I am assuming that speed would be vital & hard disk space merely a commodity. One has to be aware however that years of historical data, kept with multiple permutations, in populated views, alongwith required indexes and other rdbms system generated data, would make for one hell of a storage management requirement.
- Server to have Views, preferably populated views (to be rebuilt each weekend), so that recursive queries are avoided for speed.
- Data Transformation Procedures should have method for rarely used data type say 20000 tick bars to be dropped on admin/mgmt confirmation and create new data/bar type on user software demand after confirmation from mgmt.
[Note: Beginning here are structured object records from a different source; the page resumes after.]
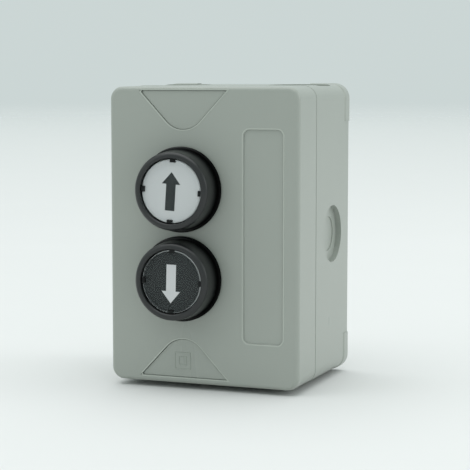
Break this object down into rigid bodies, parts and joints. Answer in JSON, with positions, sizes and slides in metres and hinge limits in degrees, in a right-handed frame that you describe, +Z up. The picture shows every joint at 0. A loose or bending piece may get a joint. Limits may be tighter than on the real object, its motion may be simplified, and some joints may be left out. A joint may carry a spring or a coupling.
{
  "type": "push button control station",
  "caption": "Surface-mounted grey plastic control box with round spring-return push buttons marked with up and down arrows and a blank label field.",
  "frame": {"origin": "on the standing plane, below the middle of the object's bounding box", "axes": "+X to the right seen from the front, -Y out of the front face, +Z up; a button is pressed along +Y"},
  "size_m": [0.0698, 0.0636, 0.1023],
  "materials": {
    "grey_housing": "light grey moulded plastic, fine satin texture",
    "black_moulding": "black moulded plastic, soft sheen",
    "up_legend_plate": "white legend plate with a dark arrow",
    "down_legend_plate": "dark legend plate with a light arrow",
    "clear_lens": "clear moulded lens",
    "seal_rubber": "black sealing rubber",
    "contact_moulding": "dark moulded contact block",
    "plunger_moulding": "natural moulded plunger",
    "contact_metal": "plain contact strip",
    "spring_wire": "drawn spring wire",
    "screw_steel": "zinc-plated screw"
  },
  "bodies": {
    "housing": {"bottom_inlay": "grey_housing", "cover_gasket": "seal_rubber", "cover_screws": "screw_steel", "down_bezel": "black_moulding", "down_contact_holder": "contact_moulding", "down_contact_housing": "contact_moulding", "down_contact_lid": "contact_moulding", "down_fixed_contacts": "contact_metal", "down_fixing_nut": "black_moulding", "down_plunger_spring": "spring_wire", "down_return_spring": "spring_wire", "down_seal_ring": "seal_rubber", "down_terminal_screws": "screw_steel", "front_cover": "grey_housing", "rear_base": "grey_housing", "top_inlay": "grey_housing", "up_bezel": "black_moulding", "up_contact_holder": "contact_moulding", "up_contact_housing": "contact_moulding", "up_contact_lid": "contact_moulding", "up_fixed_contacts": "contact_metal", "up_fixing_nut": "black_moulding", "up_plunger_spring": "spring_wire", "up_return_spring": "spring_wire", "up_seal_ring": "seal_rubber", "up_terminal_screws": "screw_steel"},
    "up_button": {"up_cap": "black_moulding", "up_contact_bridge": "contact_metal", "up_contact_spring": "spring_wire", "up_legend": "up_legend_plate", "up_lens": "clear_lens", "up_plunger": "plunger_moulding"},
    "down_button": {"down_cap": "black_moulding", "down_contact_bridge": "contact_metal", "down_contact_spring": "spring_wire", "down_legend": "down_legend_plate", "down_lens": "clear_lens", "down_plunger": "plunger_moulding"}
  },
  "joints": [
    {"name": "up_button_press", "type": "slide", "parent": "housing", "child": "up_button", "axis": [0, 1, 0], "range_m": [0, 0.0045], "stiffness_N_per_m": 900, "springref_m": -0.002, "deforming": ["up_return_spring", "up_plunger_spring"]},
    {"name": "down_button_press", "type": "slide", "parent": "housing", "child": "down_button", "axis": [0, 1, 0], "range_m": [0, 0.0045], "stiffness_N_per_m": 900, "springref_m": -0.002, "deforming": ["down_return_spring", "down_plunger_spring"]}
  ]
}
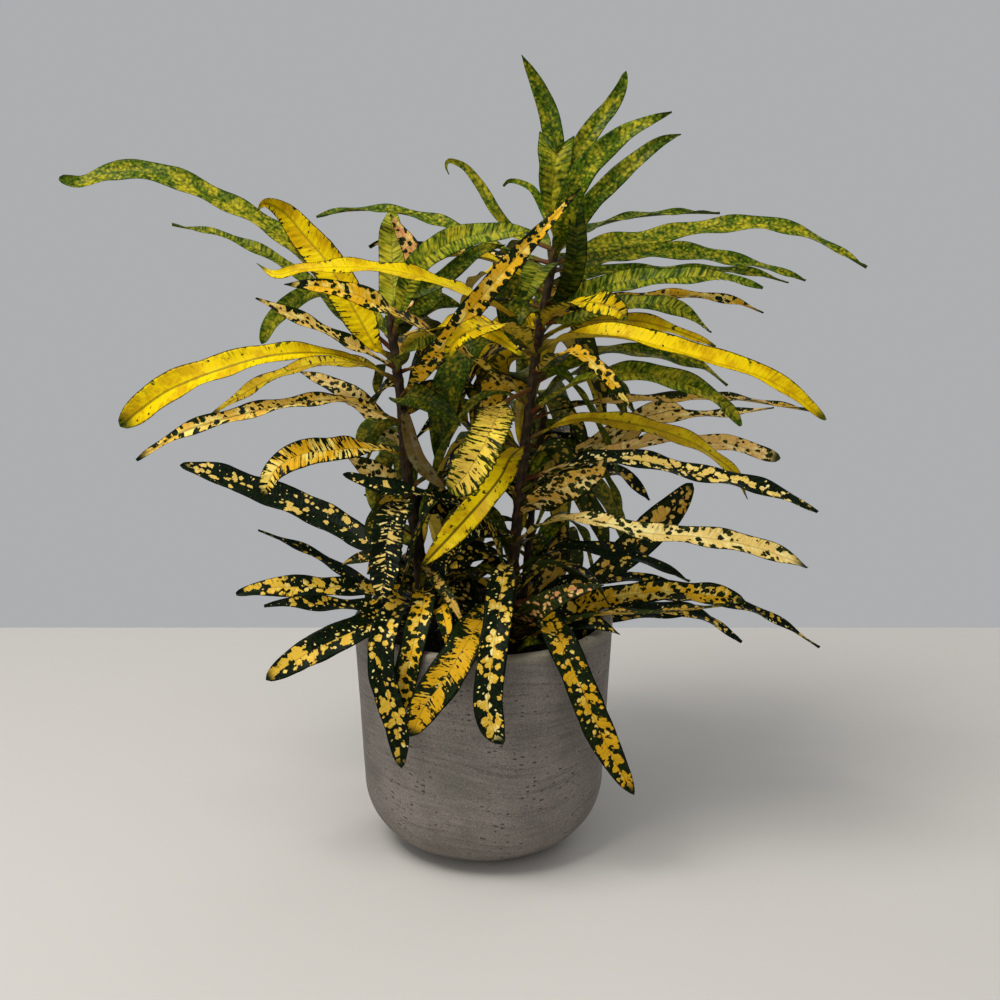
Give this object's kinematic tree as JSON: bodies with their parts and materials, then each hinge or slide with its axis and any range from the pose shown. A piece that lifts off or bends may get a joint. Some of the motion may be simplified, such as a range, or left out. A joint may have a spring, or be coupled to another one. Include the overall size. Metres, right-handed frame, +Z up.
{
  "type": "potted croton",
  "caption": "Bushy croton with long narrow speckled leaves on woody stems, rooted in soil in a round cement-look pot with a rounded heel.",
  "frame": {"origin": "centre of the pot's foot, on the surface that it stands on", "axes": "+Z up along the pot's axis, -Y towards the front of the plant, +X to the right seen from the front"},
  "size_m": [0.4197, 0.2646, 0.4212],
  "materials": {
    "cement": "matte cast cement, brushed rings",
    "soil": "moist peat potting soil",
    "bark": "young brown bark",
    "leaf_green": "waxy leaf, green with yellow flecks",
    "leaf_yellow": "waxy leaf, yellow with a dark edge",
    "leaf_blotched": "waxy leaf, yellow with dark blotches",
    "leaf_dark": "waxy leaf, dark green with pale spots",
    "leaf_cream": "waxy leaf, cream with dark spots"
  },
  "bodies": {
    "root": {"pot": "cement", "potting_soil": "soil", "stem_right": "bark", "stem_left": "bark", "stem_back": "bark", "leaf_left_long_arch": "leaf_green", "leaf_left_thin_arch": "leaf_green", "leaf_left_broad_curl": "leaf_yellow", "leaf_left_back_arc": "leaf_green", "leaf_left_bright_arch": "leaf_yellow", "leaf_left_under_arch": "leaf_yellow", "leaf_left_long_blotched": "leaf_blotched", "leaf_left_cream": "leaf_cream", "leaf_left_striped": "leaf_blotched", "leaf_left_dark_big": "leaf_dark", "leaf_left_dark_thin": "leaf_dark", "leaf_front_small_dark": "leaf_dark", "leaf_left_hanging_ribbed": "leaf_dark", "leaf_left_low_blotched": "leaf_dark", "leaf_left_low_wide": "leaf_dark", "leaf_rim_left_hanging": "leaf_dark", "leaf_rim_left_yellow": "leaf_blotched", "leaf_front_diagonal": "leaf_blotched", "leaf_front_centre_hanging": "leaf_dark", "leaf_front_right_hanging": "leaf_blotched", "leaf_rib_green": "leaf_green", "leaf_orange_diagonal": "leaf_blotched", "leaf_crown_left_flat": "leaf_green", "leaf_yellow_left_long": "leaf_yellow", "leaf_blotched_left_long": "leaf_blotched", "leaf_crown_curled_tip": "leaf_green", "leaf_crown_top": "leaf_green", "leaf_crown_folded": "leaf_green", "leaf_crown_back_right": "leaf_green", "leaf_crown_front_right": "leaf_green", "leaf_crown_low_right": "leaf_green", "leaf_crown_forward": "leaf_green", "leaf_right_thin_back": "leaf_green", "leaf_right_long": "leaf_green", "leaf_right_second": "leaf_green", "leaf_right_ribbed": "leaf_green", "leaf_right_bright_long": "leaf_yellow", "leaf_right_lit_curl": "leaf_yellow", "leaf_right_back_green": "leaf_green", "leaf_right_droop_green": "leaf_green", "leaf_right_back_cream": "leaf_cream", "leaf_right_droop_yellow": "leaf_yellow", "leaf_right_dark_long": "leaf_dark", "leaf_right_pale_broad": "leaf_cream", "leaf_right_cream_long": "leaf_cream", "leaf_right_paddle": "leaf_blotched", "leaf_right_dark_arch": "leaf_dark", "leaf_right_low_blotched": "leaf_blotched", "leaf_right_low_pink": "leaf_cream", "leaf_centre_bright_tip": "leaf_yellow", "leaf_centre_ribbed": "leaf_yellow", "leaf_centre_yellow": "leaf_yellow", "leaf_back_crown": "leaf_green", "leaf_back_right": "leaf_green", "leaf_back_left": "leaf_blotched"}
  },
  "joints": []
}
Disk Space Mgmt issues
- Data Server to have pre-defined data cleansing procedures for clearing out bad ticks.
- Data Server should store all incoming real-time data feeds as compressed csv files, to be uploaded to a geographically remote server, so that data need not be bought, in case database recovery is required.
- Data Server should serve local clients after authentication & keep a record of the type, symbol & data range queried by user/strategy, for mgmt. analysis with simulations/actual trade. Don't really know what use this will eventually give except to tailor server rollout to user requirements, but one never knows.
- Each Data Query & Delivery thread should be separately forked and multi-processor/multi-thread friendly.
- Database server should have a good connection pooling system.
- If possible data should be streamed to the client, rather than returned as a recordset. FIX? CSV strings in a tcp/ip socket/connection? Any specific protocol?
- It should be possible to transform the data from native storage type to the required delivery type i.e. Metastock, Tradestation formas etc. I'd like to put a note here that I don't know anything about any software's data format, so maybe I don't have the right idea.
- Server capacity should be measurable in connections and no. of symbols/data bars delivered/deliverable per second on a given hardware.
- Server should have a native delivery method in addition to normal jdbc/odbc pooled connections and a streaming delivery, for those who want to write custom connectors for faster speed.
- Server should have capability of connecting futures data periods & smoothing the joins, for extended history of futures contracts.
If someone knows of an opensource project or even a commercial project that can provide this sort of functionality, please advise.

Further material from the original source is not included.